▶ [Supplied information]
━━━━━━━━━━
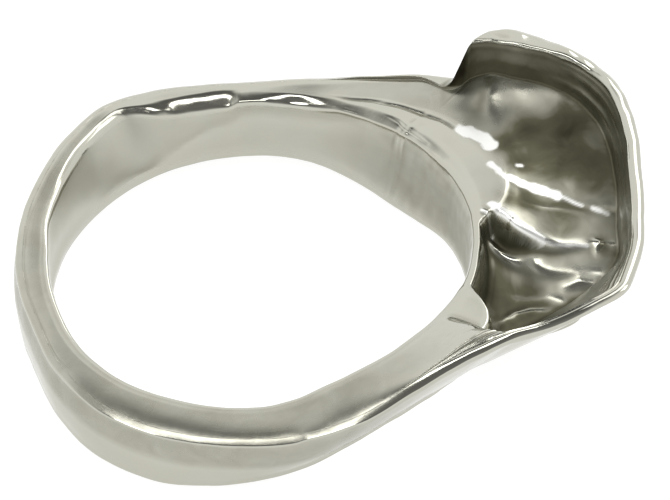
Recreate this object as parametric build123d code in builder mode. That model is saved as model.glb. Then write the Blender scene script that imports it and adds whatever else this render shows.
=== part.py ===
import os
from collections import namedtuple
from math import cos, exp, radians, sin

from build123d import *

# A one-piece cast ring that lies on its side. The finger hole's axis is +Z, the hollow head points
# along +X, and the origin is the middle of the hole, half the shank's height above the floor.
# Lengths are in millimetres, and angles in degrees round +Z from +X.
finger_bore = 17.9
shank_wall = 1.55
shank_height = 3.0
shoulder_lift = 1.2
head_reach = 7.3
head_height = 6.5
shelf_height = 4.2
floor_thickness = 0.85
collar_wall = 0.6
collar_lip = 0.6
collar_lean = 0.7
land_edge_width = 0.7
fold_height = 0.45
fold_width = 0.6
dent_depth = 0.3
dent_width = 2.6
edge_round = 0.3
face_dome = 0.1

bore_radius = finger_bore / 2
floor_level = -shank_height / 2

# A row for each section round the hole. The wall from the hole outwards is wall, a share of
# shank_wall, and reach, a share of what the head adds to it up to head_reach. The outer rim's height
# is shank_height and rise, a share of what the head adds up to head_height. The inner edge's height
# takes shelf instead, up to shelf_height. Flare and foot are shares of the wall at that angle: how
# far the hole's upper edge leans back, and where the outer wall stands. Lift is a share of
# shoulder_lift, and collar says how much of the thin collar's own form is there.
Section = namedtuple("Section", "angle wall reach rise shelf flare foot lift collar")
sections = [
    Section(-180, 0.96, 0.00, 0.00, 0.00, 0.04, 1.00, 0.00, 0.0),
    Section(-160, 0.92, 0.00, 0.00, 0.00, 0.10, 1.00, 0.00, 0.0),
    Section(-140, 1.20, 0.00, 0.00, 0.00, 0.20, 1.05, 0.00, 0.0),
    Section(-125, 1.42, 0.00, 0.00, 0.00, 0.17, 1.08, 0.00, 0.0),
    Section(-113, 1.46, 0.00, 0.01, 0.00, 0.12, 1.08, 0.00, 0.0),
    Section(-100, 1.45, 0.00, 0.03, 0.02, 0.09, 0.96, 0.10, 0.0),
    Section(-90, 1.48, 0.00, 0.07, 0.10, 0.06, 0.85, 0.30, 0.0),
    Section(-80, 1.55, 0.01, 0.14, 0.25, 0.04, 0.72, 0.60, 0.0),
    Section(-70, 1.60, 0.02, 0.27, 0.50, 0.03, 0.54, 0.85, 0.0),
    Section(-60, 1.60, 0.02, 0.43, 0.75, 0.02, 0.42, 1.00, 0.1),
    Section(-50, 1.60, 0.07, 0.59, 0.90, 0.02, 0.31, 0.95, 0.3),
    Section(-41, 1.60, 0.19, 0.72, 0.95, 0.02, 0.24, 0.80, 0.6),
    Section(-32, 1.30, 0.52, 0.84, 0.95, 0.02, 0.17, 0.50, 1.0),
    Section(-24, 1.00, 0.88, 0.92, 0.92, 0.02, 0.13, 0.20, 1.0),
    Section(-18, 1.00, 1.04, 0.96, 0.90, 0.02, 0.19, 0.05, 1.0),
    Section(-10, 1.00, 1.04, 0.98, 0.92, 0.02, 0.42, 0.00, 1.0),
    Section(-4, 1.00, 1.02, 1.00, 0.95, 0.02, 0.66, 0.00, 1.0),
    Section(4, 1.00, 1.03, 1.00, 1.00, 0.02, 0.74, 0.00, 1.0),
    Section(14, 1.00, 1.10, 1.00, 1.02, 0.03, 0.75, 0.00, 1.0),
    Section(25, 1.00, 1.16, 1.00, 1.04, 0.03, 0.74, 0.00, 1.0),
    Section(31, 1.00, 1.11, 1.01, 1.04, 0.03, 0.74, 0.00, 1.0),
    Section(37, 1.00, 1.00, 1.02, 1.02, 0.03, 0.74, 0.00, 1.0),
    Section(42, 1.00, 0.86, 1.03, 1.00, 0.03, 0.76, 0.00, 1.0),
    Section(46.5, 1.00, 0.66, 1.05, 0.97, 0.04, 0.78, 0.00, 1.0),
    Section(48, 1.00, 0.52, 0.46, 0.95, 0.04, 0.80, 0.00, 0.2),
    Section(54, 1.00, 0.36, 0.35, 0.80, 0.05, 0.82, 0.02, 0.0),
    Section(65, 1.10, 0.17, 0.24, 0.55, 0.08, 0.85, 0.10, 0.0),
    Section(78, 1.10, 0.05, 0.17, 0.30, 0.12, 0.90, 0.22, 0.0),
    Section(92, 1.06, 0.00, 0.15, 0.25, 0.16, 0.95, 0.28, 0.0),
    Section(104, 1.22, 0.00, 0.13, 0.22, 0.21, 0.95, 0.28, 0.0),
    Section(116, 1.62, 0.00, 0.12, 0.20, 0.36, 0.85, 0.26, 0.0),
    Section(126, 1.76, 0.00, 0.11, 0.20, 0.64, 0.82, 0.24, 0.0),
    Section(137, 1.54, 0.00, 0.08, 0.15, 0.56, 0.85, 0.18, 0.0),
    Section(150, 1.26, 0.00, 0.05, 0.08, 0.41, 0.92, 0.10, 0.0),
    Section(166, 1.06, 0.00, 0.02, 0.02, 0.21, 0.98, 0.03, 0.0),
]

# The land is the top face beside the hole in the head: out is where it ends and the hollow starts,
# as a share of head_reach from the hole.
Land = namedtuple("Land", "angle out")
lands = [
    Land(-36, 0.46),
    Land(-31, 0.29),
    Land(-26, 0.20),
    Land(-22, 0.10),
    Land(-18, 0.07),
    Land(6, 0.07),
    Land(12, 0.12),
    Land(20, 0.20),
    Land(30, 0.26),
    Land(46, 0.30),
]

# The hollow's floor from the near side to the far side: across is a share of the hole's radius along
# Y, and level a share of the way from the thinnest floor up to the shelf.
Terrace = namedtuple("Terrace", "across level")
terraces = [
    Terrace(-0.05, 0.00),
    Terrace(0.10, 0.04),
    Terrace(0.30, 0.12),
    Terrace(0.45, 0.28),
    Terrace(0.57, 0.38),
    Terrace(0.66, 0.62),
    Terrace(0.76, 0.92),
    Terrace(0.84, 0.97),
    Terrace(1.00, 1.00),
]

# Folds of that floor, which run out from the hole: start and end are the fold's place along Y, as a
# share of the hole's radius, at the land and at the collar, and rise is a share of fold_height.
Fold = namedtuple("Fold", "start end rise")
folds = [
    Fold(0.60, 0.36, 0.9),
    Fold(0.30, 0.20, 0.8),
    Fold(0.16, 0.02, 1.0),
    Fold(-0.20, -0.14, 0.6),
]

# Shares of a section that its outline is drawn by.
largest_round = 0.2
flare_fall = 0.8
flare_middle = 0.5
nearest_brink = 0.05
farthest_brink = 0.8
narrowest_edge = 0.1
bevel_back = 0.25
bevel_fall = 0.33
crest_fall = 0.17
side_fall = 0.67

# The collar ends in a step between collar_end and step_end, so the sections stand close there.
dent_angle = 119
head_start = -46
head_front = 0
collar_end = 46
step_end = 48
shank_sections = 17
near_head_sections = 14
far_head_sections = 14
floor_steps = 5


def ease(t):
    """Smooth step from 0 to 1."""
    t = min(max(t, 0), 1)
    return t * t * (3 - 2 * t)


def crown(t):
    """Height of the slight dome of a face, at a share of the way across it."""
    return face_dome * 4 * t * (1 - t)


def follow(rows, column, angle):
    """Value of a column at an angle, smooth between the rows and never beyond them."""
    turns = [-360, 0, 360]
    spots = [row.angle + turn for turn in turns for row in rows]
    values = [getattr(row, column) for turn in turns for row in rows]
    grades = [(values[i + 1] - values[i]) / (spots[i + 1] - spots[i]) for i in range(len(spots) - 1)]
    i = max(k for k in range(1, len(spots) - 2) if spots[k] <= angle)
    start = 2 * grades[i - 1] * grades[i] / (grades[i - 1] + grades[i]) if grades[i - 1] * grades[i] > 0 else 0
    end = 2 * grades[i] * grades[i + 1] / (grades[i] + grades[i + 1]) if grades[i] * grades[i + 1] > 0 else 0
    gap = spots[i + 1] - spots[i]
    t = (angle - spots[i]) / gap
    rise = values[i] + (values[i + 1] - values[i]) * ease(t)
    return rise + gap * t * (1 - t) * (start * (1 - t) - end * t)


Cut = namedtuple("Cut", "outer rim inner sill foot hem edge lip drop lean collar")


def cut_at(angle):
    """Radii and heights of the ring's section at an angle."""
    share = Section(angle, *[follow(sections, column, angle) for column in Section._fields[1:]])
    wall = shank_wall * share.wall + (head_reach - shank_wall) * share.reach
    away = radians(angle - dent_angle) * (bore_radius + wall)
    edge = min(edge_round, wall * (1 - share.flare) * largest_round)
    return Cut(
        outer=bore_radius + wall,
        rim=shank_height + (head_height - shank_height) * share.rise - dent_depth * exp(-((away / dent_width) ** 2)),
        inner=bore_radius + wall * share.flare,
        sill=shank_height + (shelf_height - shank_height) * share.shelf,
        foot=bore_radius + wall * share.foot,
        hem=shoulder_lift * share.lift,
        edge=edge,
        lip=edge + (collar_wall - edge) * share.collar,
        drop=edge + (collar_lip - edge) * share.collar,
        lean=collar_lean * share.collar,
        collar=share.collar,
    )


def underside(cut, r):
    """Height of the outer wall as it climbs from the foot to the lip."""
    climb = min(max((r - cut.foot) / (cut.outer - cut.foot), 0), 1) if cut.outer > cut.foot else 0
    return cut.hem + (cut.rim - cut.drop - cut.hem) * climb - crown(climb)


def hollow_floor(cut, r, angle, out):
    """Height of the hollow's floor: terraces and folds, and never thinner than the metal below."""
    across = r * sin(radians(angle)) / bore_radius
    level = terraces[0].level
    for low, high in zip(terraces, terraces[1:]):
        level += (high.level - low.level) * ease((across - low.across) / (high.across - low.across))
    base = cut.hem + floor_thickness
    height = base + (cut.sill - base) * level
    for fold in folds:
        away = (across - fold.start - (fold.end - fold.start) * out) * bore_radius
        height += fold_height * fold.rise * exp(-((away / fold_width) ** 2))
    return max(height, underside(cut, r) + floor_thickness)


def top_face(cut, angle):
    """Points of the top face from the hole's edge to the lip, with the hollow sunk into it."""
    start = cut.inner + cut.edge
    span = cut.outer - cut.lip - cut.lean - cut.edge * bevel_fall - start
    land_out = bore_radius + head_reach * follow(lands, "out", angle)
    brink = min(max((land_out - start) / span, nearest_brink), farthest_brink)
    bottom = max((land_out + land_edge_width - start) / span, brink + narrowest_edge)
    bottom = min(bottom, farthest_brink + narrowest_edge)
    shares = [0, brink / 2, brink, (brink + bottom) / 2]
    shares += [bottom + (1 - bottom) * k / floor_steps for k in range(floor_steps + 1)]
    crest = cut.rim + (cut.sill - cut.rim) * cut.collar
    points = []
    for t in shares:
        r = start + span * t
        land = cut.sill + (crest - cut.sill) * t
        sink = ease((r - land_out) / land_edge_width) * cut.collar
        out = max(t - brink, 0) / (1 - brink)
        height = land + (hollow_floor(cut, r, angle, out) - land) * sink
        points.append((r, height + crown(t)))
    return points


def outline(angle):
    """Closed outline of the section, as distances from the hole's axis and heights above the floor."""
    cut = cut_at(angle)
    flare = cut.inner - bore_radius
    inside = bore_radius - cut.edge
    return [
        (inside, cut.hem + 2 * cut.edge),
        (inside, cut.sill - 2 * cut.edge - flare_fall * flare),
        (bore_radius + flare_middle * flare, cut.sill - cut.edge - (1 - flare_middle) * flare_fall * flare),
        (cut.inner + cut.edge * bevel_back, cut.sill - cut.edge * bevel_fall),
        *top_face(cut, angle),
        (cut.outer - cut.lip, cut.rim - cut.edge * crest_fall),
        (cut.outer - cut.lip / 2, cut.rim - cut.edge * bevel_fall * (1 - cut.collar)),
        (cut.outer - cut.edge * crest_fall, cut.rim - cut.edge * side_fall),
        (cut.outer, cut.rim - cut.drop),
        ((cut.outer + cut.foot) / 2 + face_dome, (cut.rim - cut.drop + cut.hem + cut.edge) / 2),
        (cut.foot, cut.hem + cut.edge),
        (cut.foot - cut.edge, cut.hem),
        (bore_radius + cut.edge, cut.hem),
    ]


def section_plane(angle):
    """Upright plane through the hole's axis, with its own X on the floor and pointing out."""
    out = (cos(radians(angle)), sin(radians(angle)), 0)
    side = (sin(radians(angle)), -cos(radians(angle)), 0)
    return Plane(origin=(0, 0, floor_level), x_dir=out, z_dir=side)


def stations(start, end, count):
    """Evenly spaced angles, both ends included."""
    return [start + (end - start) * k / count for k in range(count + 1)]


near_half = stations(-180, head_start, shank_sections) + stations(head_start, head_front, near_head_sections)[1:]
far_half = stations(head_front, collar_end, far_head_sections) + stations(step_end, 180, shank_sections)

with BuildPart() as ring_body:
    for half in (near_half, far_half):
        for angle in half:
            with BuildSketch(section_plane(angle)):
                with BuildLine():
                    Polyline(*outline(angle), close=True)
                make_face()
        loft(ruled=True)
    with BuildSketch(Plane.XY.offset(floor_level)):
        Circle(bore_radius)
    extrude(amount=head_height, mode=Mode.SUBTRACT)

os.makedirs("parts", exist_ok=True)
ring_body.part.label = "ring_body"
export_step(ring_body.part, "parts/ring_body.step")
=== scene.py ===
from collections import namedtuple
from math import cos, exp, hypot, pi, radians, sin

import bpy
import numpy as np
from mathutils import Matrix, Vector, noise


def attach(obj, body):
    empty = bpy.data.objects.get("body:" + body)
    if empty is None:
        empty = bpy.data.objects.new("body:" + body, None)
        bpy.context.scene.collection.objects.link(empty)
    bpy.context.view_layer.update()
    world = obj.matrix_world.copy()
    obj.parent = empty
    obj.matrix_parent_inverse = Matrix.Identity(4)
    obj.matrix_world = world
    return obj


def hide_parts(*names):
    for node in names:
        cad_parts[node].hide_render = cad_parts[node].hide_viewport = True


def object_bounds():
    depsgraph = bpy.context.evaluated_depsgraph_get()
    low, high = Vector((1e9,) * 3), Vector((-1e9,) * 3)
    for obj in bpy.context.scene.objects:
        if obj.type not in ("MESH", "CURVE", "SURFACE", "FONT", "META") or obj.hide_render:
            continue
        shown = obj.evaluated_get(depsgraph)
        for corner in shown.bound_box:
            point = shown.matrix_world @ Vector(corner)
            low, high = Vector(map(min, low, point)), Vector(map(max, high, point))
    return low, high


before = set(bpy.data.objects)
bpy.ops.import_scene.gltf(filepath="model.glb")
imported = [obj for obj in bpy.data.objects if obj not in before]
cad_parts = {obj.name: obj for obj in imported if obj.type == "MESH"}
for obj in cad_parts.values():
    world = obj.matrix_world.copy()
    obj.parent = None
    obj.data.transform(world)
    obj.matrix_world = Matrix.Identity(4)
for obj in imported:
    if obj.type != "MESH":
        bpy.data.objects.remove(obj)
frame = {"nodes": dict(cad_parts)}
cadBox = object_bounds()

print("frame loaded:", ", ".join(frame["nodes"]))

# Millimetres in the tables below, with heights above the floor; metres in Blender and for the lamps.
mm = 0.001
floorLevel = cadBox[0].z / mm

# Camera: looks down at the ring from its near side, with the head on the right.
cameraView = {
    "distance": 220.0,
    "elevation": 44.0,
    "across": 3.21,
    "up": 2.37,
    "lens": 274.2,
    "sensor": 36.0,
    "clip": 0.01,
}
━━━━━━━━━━
▶ [Task objective] Write out each line exactly as it appears, from the line with "with BuildPart() as" up to and including the line with "cad_parts[node].hide_render = cad_parts[node].hide_viewport".

▶ [Task response]
with BuildPart() as ring_body:
    for half in (near_half, far_half):
        for angle in half:
            with BuildSketch(section_plane(angle)):
                with BuildLine():
                    Polyline(*outline(angle), close=True)
                make_face()
        loft(ruled=True)
    with BuildSketch(Plane.XY.offset(floor_level)):
        Circle(bore_radius)
    extrude(amount=head_height, mode=Mode.SUBTRACT)

os.makedirs("parts", exist_ok=True)
ring_body.part.label = "ring_body"
export_step(ring_body.part, "parts/ring_body.step")
=== scene.py ===
from collections import namedtuple
from math import cos, exp, hypot, pi, radians, sin

import bpy
import numpy as np
from mathutils import Matrix, Vector, noise


def attach(obj, body):
    empty = bpy.data.objects.get("body:" + body)
    if empty is None:
        empty = bpy.data.objects.new("body:" + body, None)
        bpy.context.scene.collection.objects.link(empty)
    bpy.context.view_layer.update()
    world = obj.matrix_world.copy()
    obj.parent = empty
    obj.matrix_parent_inverse = Matrix.Identity(4)
    obj.matrix_world = world
    return obj


def hide_parts(*names):
    for node in names:
        cad_parts[node].hide_render = cad_parts[node].hide_viewport = True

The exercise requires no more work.